The day the company delivered the head stone was overcast, and as I drove toward the cemetery, the skies grew threateningly darker by the moment. The two men used a hoist to lower the headstone into place, but as they were almost finished, the skies suddenly opened and rain pelted down with unbelievable force. I watched as they quickly lowered the stone, and it dropped the last inch or so. I fearfully checked the base, afraid it might have cracked, but luckily it had not. The men left, and I stood in the rain looking at the crooked headstone. As the rain poured around me, I carefully straightened it and then satisfied, I ran to my car for shelter. I just sat there staring at the headstone, my body chilled and my mind blank. As I drove home, the sun appeared and steam rose from the wet summer pavement.
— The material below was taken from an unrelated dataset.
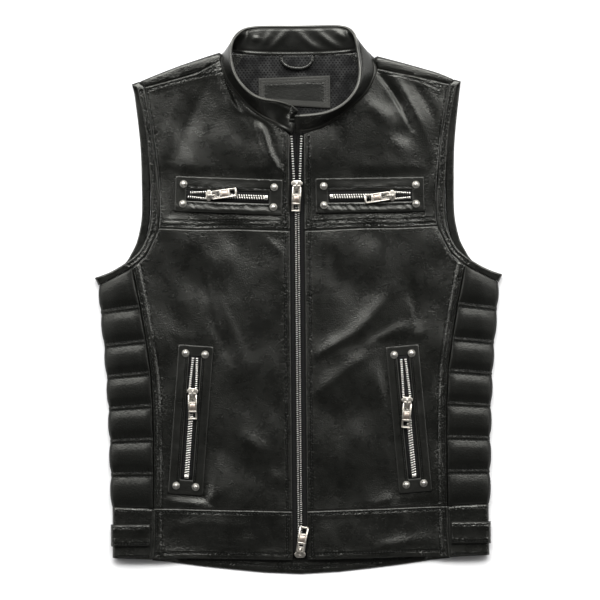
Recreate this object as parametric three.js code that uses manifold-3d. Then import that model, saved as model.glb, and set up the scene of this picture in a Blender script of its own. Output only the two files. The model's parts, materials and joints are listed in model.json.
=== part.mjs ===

At the time, my youngest son was ten and still in Sunday school. He would take his snack in the quaint little cemetery each Sunday after class and eat it on the stone wall next to his father's headstone.

In the early days, feeling lost or at a particularly low moment, I would visit the cemetery and sit by the stone. Even though I knew he wasn't there, I would talk to my husband about the fears or problems I currently faced.

My two older boys never mentioned visiting the small, tree-shaded cemetery. If they had, they kept it to themselves. Perhaps they will share this with me at some time in the future. There's also the possibility they may never mention it. We've all learned to deal with different points of pain in our grief process.

For myself, I still occasionally go to the cemetery, especially in the Fall. I carefully brush away any debris from the stone's base, so I can see the carved inscription.

"Tomorrow is a Gift" is a reminder that today and each day is a gift not to be taken lightly.